Para Rio parece que a oposição interna do PSD é a responsável pelo populismo de Elina Fraga — e pela realização de uma auditoria da Ordem dos Advogados que acabou no DIAP de Lisboa. Pelas adjudicações realizadas pela autarquia de Ovar liderada por Salvador Malheiro — que também estão a ser analisadas pela Justiça. E agora pelo curriculum vitae criativo de Feliciano Barreiras Duarte. Bem vistas as coisas, as estratégias de vitimização criativas de José Sócrates já têm seguidores na direção de Rui Rio.

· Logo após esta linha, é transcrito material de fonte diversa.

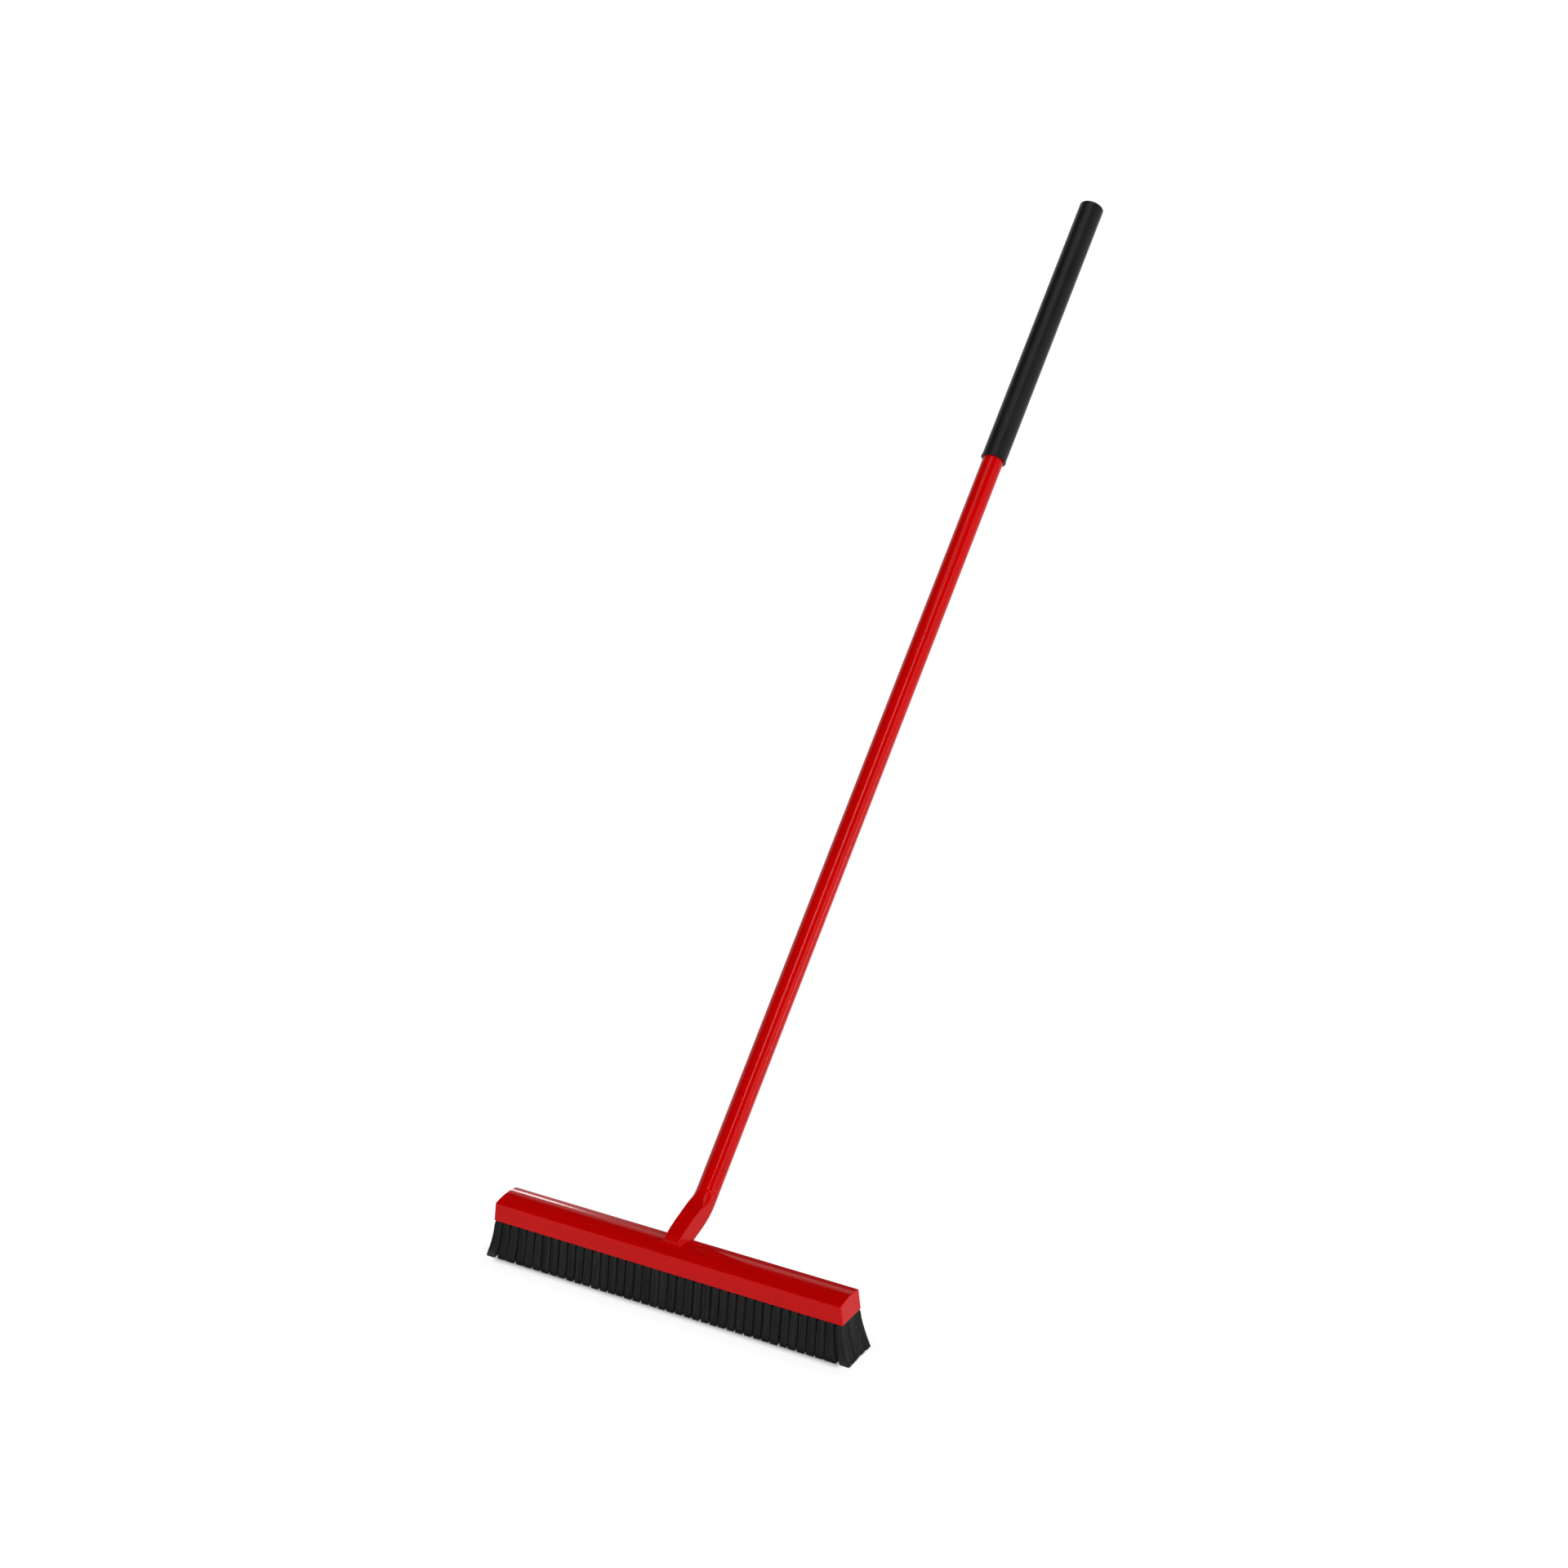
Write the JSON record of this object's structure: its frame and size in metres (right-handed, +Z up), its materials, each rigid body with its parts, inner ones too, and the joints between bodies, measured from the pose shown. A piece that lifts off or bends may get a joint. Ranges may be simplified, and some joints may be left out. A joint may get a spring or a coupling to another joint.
{
  "type": "push broom",
  "caption": "Push broom: long red head block with black bristles, gooseneck bracket, and a tilted screw-in red tube handle with a black grip.",
  "frame": {"origin": "centre of the sweeping face, where the bristle tips meet the floor", "axes": "+X along the head, -Y to the front (the way it is pushed), +Z up; the handle leans back over +Y"},
  "size_m": [0.461, 1.0496, 1.0197],
  "materials": {
    "block_plastic": "gloss moulded plastic",
    "bristle": "black synthetic bristle, packed fibres",
    "tube_paint": "gloss red coating on steel tube",
    "grip_rubber": "satin black soft grip",
    "black_plastic": "black moulded plastic",
    "nylon": "red nylon",
    "steel": "zinc-plated steel",
    "brass": "machined brass"
  },
  "bodies": {
    "head": {"head_block": "block_plastic", "neck": "block_plastic", "bristle_row_1": "bristle", "bristle_row_2": "bristle", "bristle_row_3": "bristle", "bristle_row_4": "bristle", "bristle_row_5": "bristle", "tuft_anchors_1": "steel", "tuft_anchors_2": "steel", "tuft_anchors_3": "steel", "tuft_anchors_4": "steel", "tuft_anchors_5": "steel", "head_screws": "steel", "head_washers": "steel", "threaded_inserts": "brass"},
    "ring": {"thrust_ring": "nylon"},
    "handle": {"handle_tube": "tube_paint", "threaded_ferrule": "black_plastic", "tube_top_plug": "black_plastic", "grip_sleeve": "grip_rubber"}
  },
  "joints": [
    {"name": "ring_travel", "type": "slide", "parent": "head", "child": "ring", "axis": [0, 0.7181, 0.6959], "range_m": [0, 0.03048]},
    {"name": "handle_turn", "type": "hinge", "parent": "ring", "child": "handle", "pos_m": [0, 0.09276, 0.11508], "axis": [0, 0.7181, 0.6959], "range_deg": [0, 2160]}
  ],
  "couplings": [
    {"joint": "handle_turn", "follows": "ring_travel", "rad_per_m": 1236.8}
  ]
}
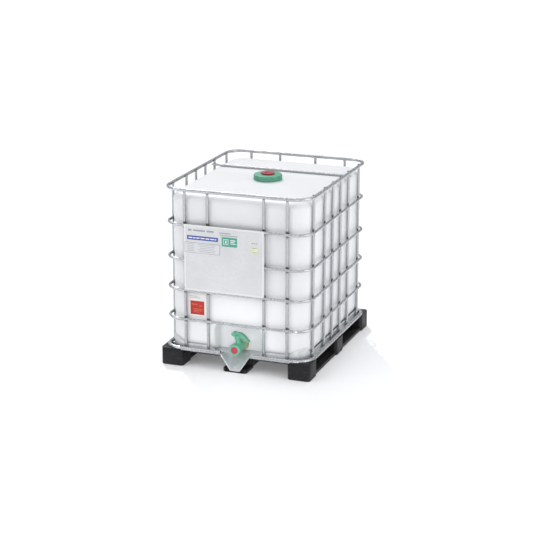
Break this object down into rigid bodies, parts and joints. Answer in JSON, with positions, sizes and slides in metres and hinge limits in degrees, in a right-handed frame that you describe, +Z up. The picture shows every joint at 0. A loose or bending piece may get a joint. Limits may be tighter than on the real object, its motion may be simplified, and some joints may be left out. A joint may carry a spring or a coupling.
{
  "type": "intermediate bulk container",
  "caption": "Tall milky plastic bottle in a tube cage on a black plastic pallet, with a round screw lid on top and a low discharge valve; holds and pours liquid in bulk.",
  "frame": {"origin": "on the floor under the middle of the pallet", "axes": "+Z up; the discharge valve faces -Y; +X is to the right of someone facing the valve"},
  "size_m": [1, 1.2, 1.16],
  "materials": {
    "galvanised": "galvanised steel tube and sheet",
    "zinc_fasteners": "zinc plated",
    "valve_steel": "turned steel",
    "pallet_plastic": "black moulded polyethylene",
    "bottle_plastic": "natural blow-moulded polyethylene",
    "green_plastic": "moulded, satin",
    "red_plastic": "moulded, satin",
    "seal_rubber": "soft black rubber",
    "nameplate_metal": "brushed, blank",
    "blue_label": "printed sticker",
    "green_label": "printed sticker",
    "yellow_label": "printed sticker",
    "red_label": "printed paper label"
  },
  "bodies": {
    "container": {"base_rail": "galvanised", "blue_sticker": "blue_label", "bottle_label": "red_label", "cage_ring_1": "galvanised", "cage_ring_2": "galvanised", "cage_ring_3": "galvanised", "cage_ring_4": "galvanised", "cage_top_rim": "galvanised", "crossbar_bolts": "zinc_fasteners", "drip_spout": "galvanised", "floor_pan": "galvanised", "green_sticker": "green_label", "inner_bottle": "bottle_plastic", "nameplate": "nameplate_metal", "pallet_deck": "pallet_plastic", "pallet_skid_left": "pallet_plastic", "pallet_skid_middle": "pallet_plastic", "pallet_skid_right": "pallet_plastic", "plate_clips": "galvanised", "post_back_1": "galvanised", "post_back_2": "galvanised", "post_back_3": "galvanised", "post_back_4": "galvanised", "post_front_1": "galvanised", "post_front_2": "galvanised", "post_front_3": "galvanised", "post_front_4": "galvanised", "post_left_1": "galvanised", "post_left_2": "galvanised", "post_left_3": "galvanised", "post_left_4": "galvanised", "post_left_5": "galvanised", "post_left_6": "galvanised", "post_right_1": "galvanised", "post_right_2": "galvanised", "post_right_3": "galvanised", "post_right_4": "galvanised", "post_right_5": "galvanised", "post_right_6": "galvanised", "sign_plate": "galvanised", "skid_screws": "zinc_fasteners", "top_crossbar": "galvanised", "union_nut": "green_plastic", "valve_body": "green_plastic", "valve_flange_gasket": "seal_rubber", "valve_seat_ring": "seal_rubber", "valve_stem_seal": "seal_rubber", "yellow_sticker": "yellow_label"},
    "cap_lift": {"outlet_cap_seal": "seal_rubber"},
    "cap_turn": {"outlet_cap": "green_plastic", "outlet_cap_disc": "red_plastic"},
    "lid_lift": {"lid_gasket": "seal_rubber"},
    "lid_turn": {"fill_lid": "green_plastic", "vent_plug_seal": "seal_rubber"},
    "plug_turn": {"vent_plug": "red_plastic"},
    "handle_turn": {"valve_handle": "green_plastic", "handle_screw": "zinc_fasteners", "valve_stem": "valve_steel", "valve_flap": "green_plastic"}
  },
  "joints": [
    {"name": "lid_lift_slide", "type": "slide", "parent": "container", "child": "lid_lift", "axis": [0, 0, 1], "range_m": [0, 0.18]},
    {"name": "lid_turn_hinge", "type": "hinge", "parent": "lid_lift", "child": "lid_turn", "pos_m": [0, 0, 1.14], "axis": [0, 0, 1], "range_deg": [0, 540]},
    {"name": "vent_plug_hinge", "type": "hinge", "parent": "lid_turn", "child": "plug_turn", "pos_m": [0, 0, 1.153], "axis": [0, 0, 1], "range_deg": [0, 540]},
    {"name": "valve_handle_hinge", "type": "hinge", "parent": "container", "child": "handle_turn", "pos_m": [0, -0.532, 0.147], "axis": [0, 0, -1], "range_deg": [0, 90]},
    {"name": "outlet_cap_slide", "type": "slide", "parent": "container", "child": "cap_lift", "axis": [0, -1, 0], "range_m": [0, 0.1]},
    {"name": "outlet_cap_hinge", "type": "hinge", "parent": "cap_lift", "child": "cap_turn", "pos_m": [0, -0.58, 0.147], "axis": [0, -1, 0], "range_deg": [0, 540]}
  ]
}
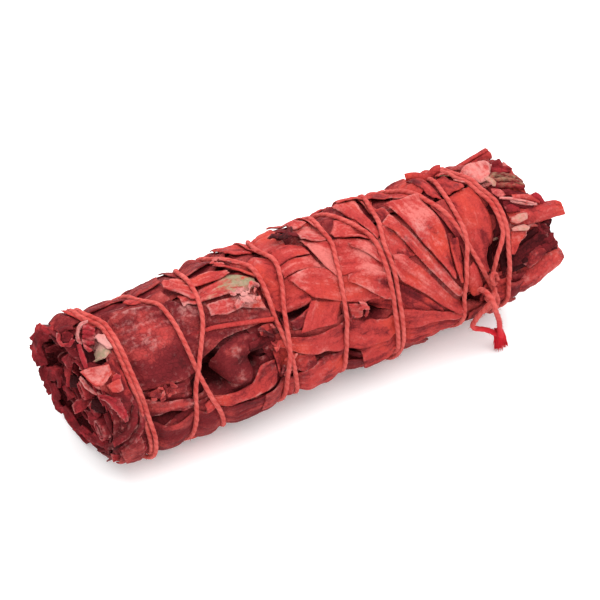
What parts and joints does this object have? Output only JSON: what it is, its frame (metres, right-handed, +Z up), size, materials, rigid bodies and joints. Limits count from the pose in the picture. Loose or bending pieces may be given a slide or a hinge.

Essa é uma forma de tentar esconder a responsabilidade de Rui Rio quando este tinha a especial obrigação de conhecer minimamente o homem que queria para secretário-geral do PSD. Sendo uma figura, até pela natureza do próprio cargo, da maior confiança do presidente do partido, o nome escolhido, para o bem e para o mal, acaba por ser sempre uma escolha pessoal do líder — e sobre a qual deve prestar contas.
4. Nada que espante num país em que existe uma ausência gritante de um accountability prévio, sério e rigoroso na seleção de titulares de cargos políticos e públicos.
Ao contrário dos Estados Unidos e de outros países ocidentais, não temos a prática de, por exemplo, sujeitar a um escrutínio prévio os titulares de cargos públicos mais relevantes da República, como o de procurador-geral da República, o diretor-geral dos Serviços de Informações da República Portuguesa ou até do diretor da Autoridade Tributária e Aduaneira, entre outros. Nenhum dos indigitados para estes cargos, por exemplo, é sujeito a um escrutínio parlamentar aberto e transparente, findo o qual poderia ser aprovado ou rejeitado.
Se essa fiscalização prévia também existisse nos próprios partidos, talvez Rui Rio atingisse uma das suas metas: combater aquilo que diz ser a judicialização da vida política. É que, tal como Miguel Poiares Maduro defendeu esta semana, não só evitaria a transferência dessas matérias para o mundo da Justiça criminal, como circunscreveria a uma análise política matérias que são, acima de tudo, éticas.
Esse sim é que seria um verdadeiro “banho de ética”.